The following tips are offered by Stephanie Mooney at Kingsley Napley LLP, most of which will be obvious to you but gave raise to some soul searching at Forrester Boyd Wealth Management.
- Ensure that, where possible, an accurate written record is kept of any gifts made during lifetime.
- Have a valid, professionally drafted will in place which is structured so as to take advantage of any IHT exemptions, makes wishes completely clear, and appoints appropriate people as executors.
- Ensure executors are encouraged by the family to take legal advice when dealing with the administration of an estate. They can then show to HMRC that considerable care has been taken when preparing the IHT papers.
Nevertheless, executors should always read the declaration they will have to make in the IHT return, understand their responsibilities and only submit the IHT return when they are confident they have satisfied their obligations.

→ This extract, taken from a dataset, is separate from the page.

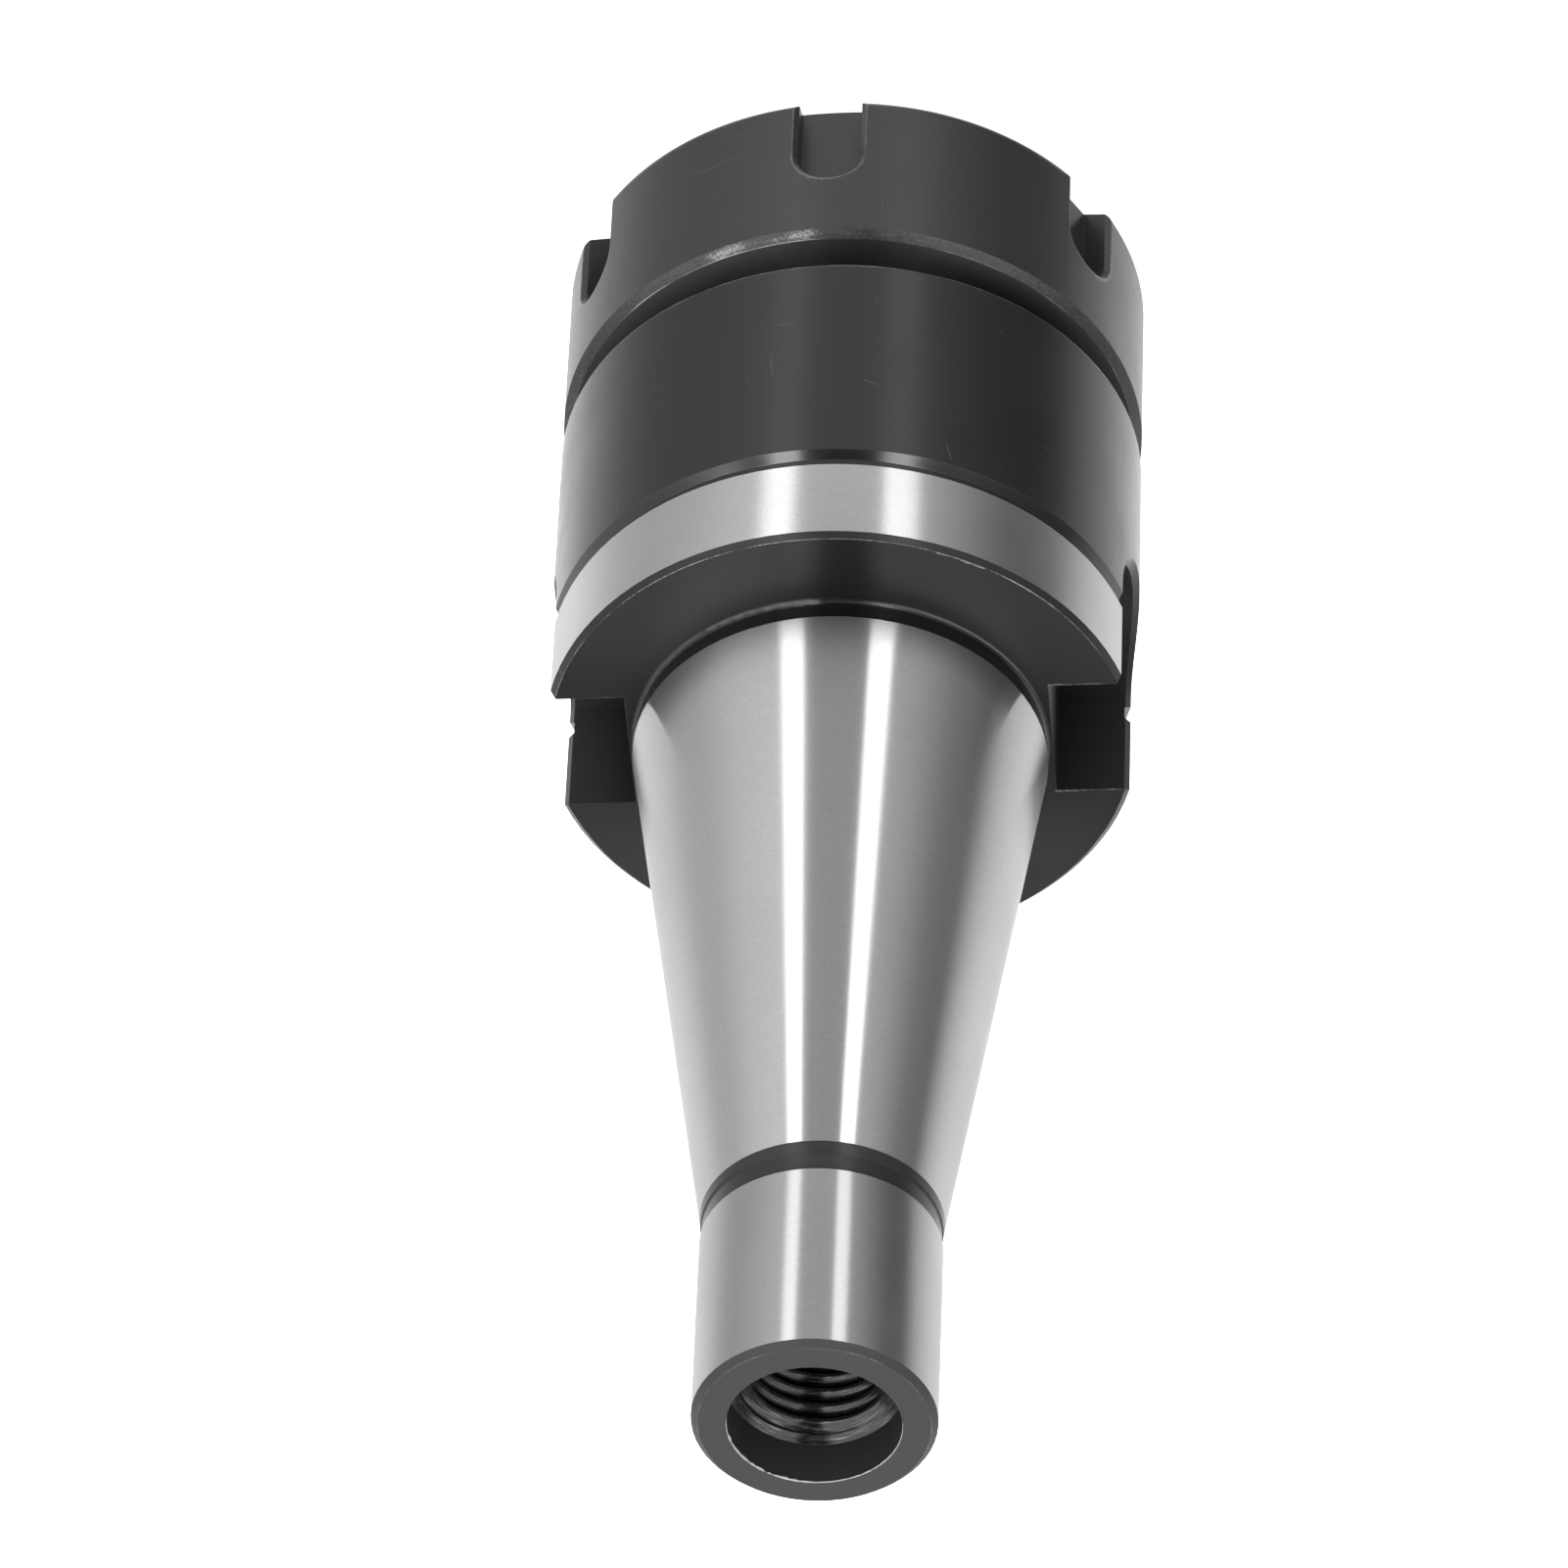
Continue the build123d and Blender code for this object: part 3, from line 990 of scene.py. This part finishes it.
            node.data.materials.append(finishes[finish].build())
        counts = [0] * len(HolderFinish)
        for face in node.data.polygons:
            face.material_index = self.finish_at(face.center / MM, face.normal)
            counts[face.material_index] += 1
        LOG.info("holder_body: faces by finish: %s", counts)

    def cut_thread(self, name: str) -> BlackOxideSteel:
        """Finish of the tapped hole, whose tool marks shine through the oxide.

        Args:
            name: Name of the material.

        Returns:
            The finish.
        """
        return BlackOxideSteel(
            name,
            colour="#131314",
            bare_colour="#7c7c7d",
            ior=1.6,
            roughness=0.18,
            anisotropy=0.88,
            ring_pitch=0.17,
            ring_reach=3.2,
            ring_depth=0.02,
            edge_radius=0.08,
            edges=(ThreadCrest(0.12, 1.3, 0.9, radius=self.thread_crest),),
            streaks=1.0,
        )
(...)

Once the value of the estate has been ascertained and all IHT has been paid, an application to HMRC should be made for a clearance certificate using form IHT30. Clearance from HMRC confirms that no further tax is due, albeit it is important to note that this is subject to certain conditions, so it does not completely guarantee that the estate will not have to pay more tax later on.
Reading the above pointers made us consider just how important it is for financial planners and private wealth solicitors to work collaboratively when embarking on an estate planning advice journey.

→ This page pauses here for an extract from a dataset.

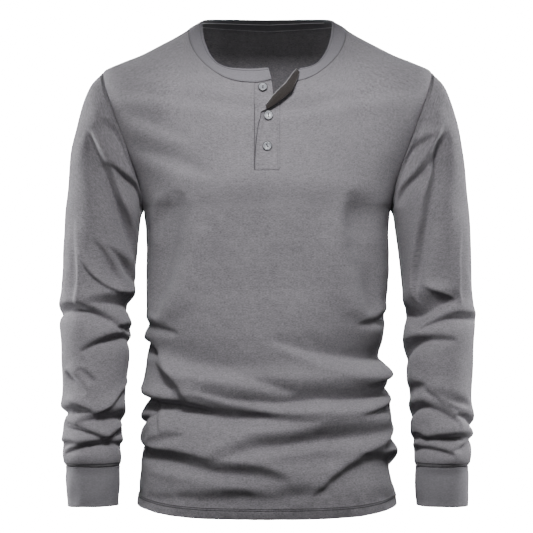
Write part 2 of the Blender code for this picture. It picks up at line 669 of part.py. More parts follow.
def button(place, collection, cutters, material):
    """Make one two-hole button lying on the placket."""
    bm = bmesh.new()
    bmesh.ops.create_cone(bm, cap_ends=True, segments=BUTTON_SIDES, radius1=BUTTON_RADIUS,
                          radius2=BUTTON_RADIUS, depth=BUTTON_WALL)
    rim = [edge for edge in bm.edges if abs(edge.verts[0].co.z - edge.verts[1].co.z) < 1e-6]
    bmesh.ops.bevel(bm, geom=rim, offset=0.0005, segments=1, affect="EDGES")
    mesh = bpy.data.meshes.new(place.name)
    bm.to_mesh(mesh)
    bm.free()
    thing = bpy.data.objects.new(place.name, mesh)
    collection.objects.link(thing)
    thing.data.materials.append(material)
    x, z = place.x * MM, place.z * MM
    seat = np.array([x, float(torso_y(x, z, True)), z])
    out = np.array([0.0, -1.0, (torso_y(x, z + 0.005, True) - torso_y(x, z - 0.005, True)) / 0.010])
    out = out / np.linalg.norm(out)
    tilt_matrix = _frame(out, math.radians(place.tilt))
    centre = seat + out * (place.lift * MM + BUTTON_WALL / 2)
    thing.data.transform(_placed(tilt_matrix, centre))
    for side in (-1, 1):
        hole_bm = bmesh.new()
        bmesh.ops.create_cone(hole_bm, cap_ends=True, segments=HOLE_SIDES,
                              radius1=BUTTON_HOLE_RADIUS, radius2=BUTTON_HOLE_RADIUS,
                              depth=3 * BUTTON_WALL)
        hole_mesh = bpy.data.meshes.new(place.name + "_hole")
        hole_bm.to_mesh(hole_mesh)
        hole_bm.free()
        hole = bpy.data.objects.new(place.name + "_hole", hole_mesh)
        cutters.objects.link(hole)
        hide_cutter(hole)
        off = tilt_matrix @ np.array([0.0, side * BUTTON_HOLE_OFFSET, 0.0])
        hole.data.transform(_placed(tilt_matrix, centre + off))
        cut = thing.modifiers.new("hole", "BOOLEAN")
        cut.operation = "DIFFERENCE"
        cut.solver = "EXACT"
        cut.object = hole
    return thing


def _frame(out, roll):
    """Return a turning matrix whose local z is the direction out."""
    up = np.array([0.0, 0.0, 1.0])
    side = np.cross(up, out)
    side = side / np.linalg.norm(side)
    up = np.cross(out, side)
    turned_side = math.cos(roll) * side + math.sin(roll) * up
    turned_up = math.cos(roll) * up - math.sin(roll) * side
    return np.column_stack([turned_side, turned_up, out])


def _placed(turn, centre):
    """Return a four by four matrix from a turning matrix and a place."""
    rows = [[*turn[i], centre[i]] for i in range(3)] + [[0, 0, 0, 1]]
    return Matrix(rows)


def plain_material(name, colour, roughness):
    """Make a plain surface of one colour."""
    material = bpy.data.materials.new(name)
    material.use_nodes = True
    shader = material.node_tree.nodes["Principled BSDF"]
    shader.inputs["Base Color"].default_value = (*colour, 1.0)
    shader.inputs["Roughness"].default_value = roughness
    material.diffuse_color = (*colour, 1.0)
    return material


def grid_outward(grid, flipped):
    """Return the direction out of the cloth at each point of a grid."""
    along = np.gradient(grid, axis=1)
    up = np.gradient(grid, axis=0)
    out = np.cross(along, up) * (-1.0 if flipped else 1.0)
    return out / np.linalg.norm(out, axis=-1, keepdims=True)


def neck_order(front):
    """Return where a panel's neckline points lie in the neck loop, from right to left."""
    if front:
        last = 2 * (FRONT_NECK_STEPS + BACK_NECK_STEPS)
        half = list(range(FRONT_NECK_STEPS, -1, -1))
        return half + list(range(last - 1, last - 1 - FRONT_NECK_STEPS, -1))
    return list(range(FRONT_NECK_STEPS, FRONT_NECK_STEPS + 2 * BACK_NECK_STEPS + 1))


def armhole_order(front, ring_size):
    """Return where a panel's armhole points lie in a sleeve ring, from the underarm up."""
    order = np.arange(len(ARMHOLE))
    return order if front else -order % ring_size


def panel_inside_seams(panel, other, sleeves, band_row, front):
    """Return a panel's points with its edges drawn back from all its seams."""
    outward = grid_outward(panel, not front)
    result = panel.copy()
    low = len(PANEL_ROWS)
    for side, inner, sleeve in ((0, 1, sleeves[0]), (-1, -2, sleeves[1])):
        result[:low, side] = drawn_back(
            panel[:low, side], panel[:low, inner], other[:low, inner],
            outward[:low, side], 2 * JERSEY_WALL)
        order = armhole_order(front, len(sleeve[0]))[1:]
        result[low:, side] = drawn_back(
            panel[low:, side], panel[low:, inner], sleeve[1][order],
            outward[low:, side], 2 * JERSEY_WALL)
    order = neck_order(front)
    last = panel.shape[1] - 1
    for step in range(last + 1):
        from_tip = min(step, last - step)
        if from_tip < SHOULDER_STEPS:
            across = other[-2, step if step == from_tip else -1 - from_tip]
            out = np.array([0.0, 0.0, 1.0])
            walls = 2 * JERSEY_WALL
        else:
            across = band_row[order[step - SHOULDER_STEPS]]
            out = outward[-1, step]
            walls = JERSEY_WALL + RIB_WALL
        moved = drawn_back(panel[-1, step], panel[-2, step], across, out, walls)
        result[-1, step] += moved - panel[-1, step]
    return result


def sleeve_inside_seam(sleeve, front, back, left):
    """Return a sleeve's points with its top drawn back from the armhole."""
    side, inner = (-1, -2) if left else (0, 1)
    low = len(PANEL_ROWS) - 1
    outward = grid_outward(front, False)[low:, side]
    outward = np.concatenate([outward, grid_outward(back, True)[low:, side][-2:0:-1]])
    other = np.concatenate([front[low:, inner], back[low:, inner][-2:0:-1]])
    other[0] = (front[low, inner] + back[low, inner]) / 2
    other[len(ARMHOLE) - 1] = (front[-1, inner] + back[-1, inner]) / 2
    result = sleeve.copy()
    result[0] = drawn_back(sleeve[0], sleeve[1], other, outward, 2 * JERSEY_WALL)
    return result


def band_inside_seam(band, front, back):
    """Return the neckband's points with its lower edge drawn back from the panels."""
    result = band.copy()
    for grid, is_front in ((front, True), (back, False)):
        outward = grid_outward(grid, not is_front)
        for place, where in enumerate(neck_order(is_front)):
            step = place + SHOULDER_STEPS
            result[0, where] = drawn_back(
                band[0, where], band[1, where], grid[-2, step], outward[-1, step],
                JERSEY_WALL + RIB_WALL)
    result[0, -1] = result[0, 0]
    return result


def band_ends_cut(band):
    """Return the neckband's points between its two ends at the opening."""
    front = FRONT_NECK_STEPS + 1
    columns = band.shape[1]
    starts, ends = [], []
    for row in range(len(band)):
        part = row / (len(band) - 1)
        under = (1 - part) * BAND_END_UNDER.seam_x + part * BAND_END_UNDER.top_x
        over = (1 - part) * BAND_END_OVER.seam_x + part * BAND_END_OVER.top_x
        starts.append(at_side(band[row, -front:], 0, under * MM))
        ends.append(at_side(band[row, -front:], 0, over * MM))
    widest = max(end[0] for end in ends) + BAND_END_ROOM
    last = max(step for step in range(columns - front, columns) if band[0, step, 0] > widest)
    kept = band[:, :last + 1].copy()
    rises = np.linspace(BAND_END_SEAM_RISE, BAND_END_TOP_RISE, len(band))
    for row, rise in enumerate(rises):
        starts[row] = starts[row] + np.array([0, 0, rise])
        kept[row, 0, 2] += BAND_END_SHARE * rise
    return np.concatenate([np.array(starts)[:, None], kept, np.array(ends)[:, None]], axis=1)


def main():
    """Build every piece of the shirt."""
    for thing in list(bpy.data.objects):
        bpy.data.objects.remove(thing)
    shirt = bpy.data.collections.new("long_sleeve_shirt")
    cutters = bpy.data.collections.new("cutters")
    bpy.context.scene.collection.children.link(shirt)
    bpy.context.scene.collection.children.link(cutters)

    front = panel_grid(True)
    back = panel_grid(False)
    sleeves = [sleeve_grid(armhole_loop(front, back, False), RIGHT_SLEEVE_FOLDS, False),
               sleeve_grid(armhole_loop(front, back, True), LEFT_SLEEVE_FOLDS, True)]
    band = band_grid(front, back)

    front_piece = cloth("front", panel_inside_seams(front, back, sleeves, band[1], True),
                        JERSEY_WALL, shirt, plain_material("front_jersey", JERSEY_GREY, 0.9))
    cut_opening(front_piece, cutters)
    cloth("back", panel_inside_seams(back, front, sleeves, band[1], False), JERSEY_WALL,
          shirt, plain_material("back_jersey", JERSEY_GREY, 0.9), flipped=True)
    for side, left in (("right", False), ("left", True)):
        sleeve = sleeve_inside_seam(sleeves[left], front, back, left)
        cloth("sleeve_" + side, sleeve, JERSEY_WALL, shirt,
              plain_material(f"sleeve_{side}_jersey", JERSEY_GREY, 0.9), closed=True, flipped=left)
        cloth("cuff_" + side, cuff_grid(left), RIB_WALL, shirt,
              plain_material(f"cuff_{side}_rib", JERSEY_GREY, 0.9), closed=True, flipped=left)
    cloth("neckband", band_ends_cut(band_inside_seam(band, front, back)), RIB_WALL, shirt,
          plain_material("neckband_jersey", JERSEY_GREY, 0.9), flipped=True)
    cloth("placket_under", under_grid(), PLACKET_WALL, shirt,
          plain_material("placket_under_jersey", JERSEY_GREY, 0.9))
    cloth("placket_over", over_grid(), PLACKET_WALL, shirt,
          plain_material("placket_over_jersey", JERSEY_GREY, 0.9), flipped=True)
    for place in BUTTONS:
        pale = plain_material(place.name + "_resin", BUTTON_GREY, 0.25)
        button(place, shirt, cutters, pale)


main()
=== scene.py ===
"""Visual model of a long-sleeved jersey shirt with a three-button neck, filled out as worn.

Every piece of cloth is a thin shell laid on the form of its CAD node: the same rings,
armhole, neckline and placket rows, divided finely and creased by tables of folds.
Stitches are laid along the seams by Geometry Nodes. Lengths are metres unless a table
says millimetres. The wearer looks along -Y, +X is the wearer's left and +Z is up.
"""
import logging
import math
from dataclasses import dataclass, fields
from enum import Enum
from functools import cache, partial
from typing import Iterable, Optional, Sequence, Union

import bmesh
import bpy
import numpy as np
from bpy.types import GeometryNodeTree, ID, Material, Mesh, Node, NodeSocket, NodeTree, Object, World
from mathutils import Matrix, Vector


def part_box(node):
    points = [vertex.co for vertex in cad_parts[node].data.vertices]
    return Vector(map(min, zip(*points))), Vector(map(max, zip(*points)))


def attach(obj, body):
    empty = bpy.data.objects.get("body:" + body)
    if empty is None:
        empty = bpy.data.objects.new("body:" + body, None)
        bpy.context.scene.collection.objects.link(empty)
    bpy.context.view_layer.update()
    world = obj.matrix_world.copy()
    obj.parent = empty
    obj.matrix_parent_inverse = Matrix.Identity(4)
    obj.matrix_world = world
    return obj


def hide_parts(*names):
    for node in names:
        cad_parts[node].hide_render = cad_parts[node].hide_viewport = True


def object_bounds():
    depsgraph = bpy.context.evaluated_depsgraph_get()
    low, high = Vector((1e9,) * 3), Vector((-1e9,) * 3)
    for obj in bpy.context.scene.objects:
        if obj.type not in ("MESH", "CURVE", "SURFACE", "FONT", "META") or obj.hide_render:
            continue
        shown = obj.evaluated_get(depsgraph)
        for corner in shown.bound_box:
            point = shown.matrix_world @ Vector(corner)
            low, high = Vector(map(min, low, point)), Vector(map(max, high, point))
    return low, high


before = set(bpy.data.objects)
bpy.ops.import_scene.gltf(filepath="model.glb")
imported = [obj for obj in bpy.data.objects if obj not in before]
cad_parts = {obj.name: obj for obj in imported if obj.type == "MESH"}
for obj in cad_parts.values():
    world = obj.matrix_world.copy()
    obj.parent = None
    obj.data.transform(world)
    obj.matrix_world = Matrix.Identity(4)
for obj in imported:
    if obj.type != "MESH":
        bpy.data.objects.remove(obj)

CAD_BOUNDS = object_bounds()
BODY = "root"
MM = 0.001
LOG = logging.getLogger("shirt")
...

We both may individually suggest clients utilise gift allowances but are we ensuring the other professional adviser is aware and documenting them. We should always suggest a solicitor we know, and trust, to draft a will that takes into account advice we have given. This will give us and our mutual clients confidence that everything before and after is properly explained and documented.
At Forrester Boyd Wealth Management we continually strive to ensure our clients receive the best possible estate planning advice and we recognise we can only do that working with the best private client solicitors.